Japanese Tenses Unraveled: Your Essential Guide

Master Japanese tenses easily with our insightful guide!

Japanese has a simple tense system primarily consisting of only two tenses: the present tense and the past tense. The present tense is used both for things happening now and for general or future actions, while the past tense indicates completed actions regardless of how long ago they occurred.
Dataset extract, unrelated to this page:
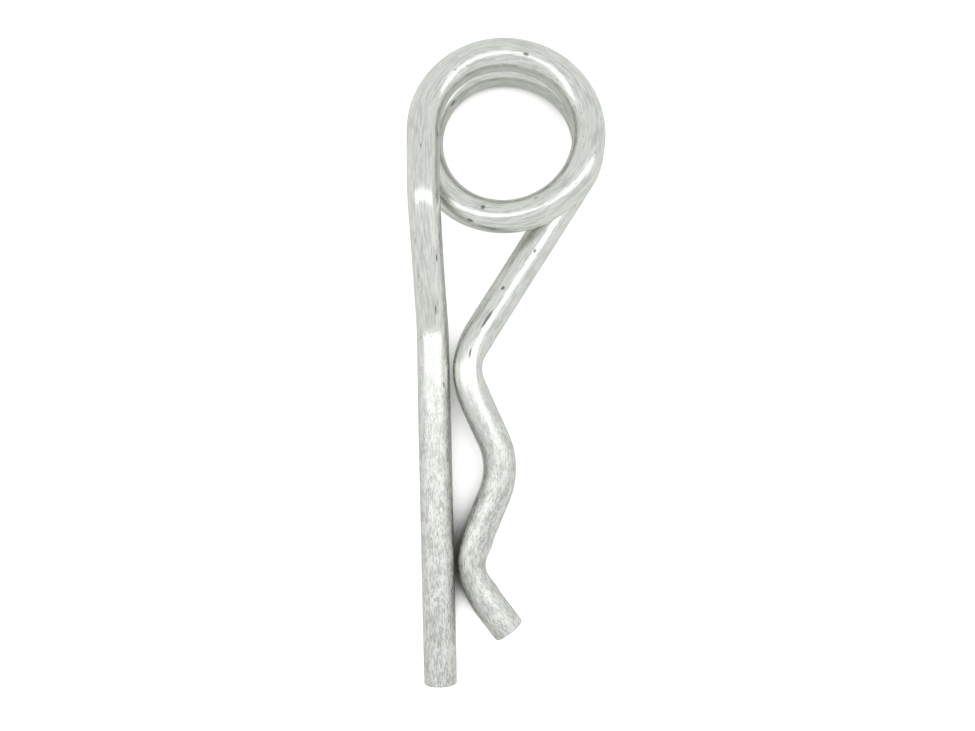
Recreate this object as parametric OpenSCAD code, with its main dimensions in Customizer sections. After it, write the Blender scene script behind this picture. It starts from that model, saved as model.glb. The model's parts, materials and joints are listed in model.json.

Japanese verbs conjugate into these two tenses without changing for person or number.

Present Tense

  • Used for present and future actions.
  • Affirmative form is often the dictionary (plain) form of the verb.
  • Negative present is made by conjugating the verb to its negative form.
  • Example: 食べる (taberu) means “eat” or “will eat.”

Past Tense

  • Has one form regardless of the time frame of the past event (recent or distant).
  • Expresses completed actions.
  • Past affirmative and negative forms are conjugated verb forms.
  • Example: 食べた (tabeta) means “ate.”

Politeness and Conjugations

  • Adding ます (masu) makes the verb polite in present/future.
  • Adding ました (mashita) makes the verb polite past.
  • Negative polite forms use ません (masen) for present/future and ませんでした (masendeshita) for past.

Auxiliary Forms

  • The て form (te-form) is essential for connecting actions, making requests, or forming continuous tenses.
  • Continuous/progressive actions often use the ている (te iru) form, e.g., 食べている (tabete iru) “is eating.”

In sum, the Japanese tense system is made simple by having just two basic tenses with variations mainly in politeness and negativity expressed through verb conjugations rather than separate tense forms.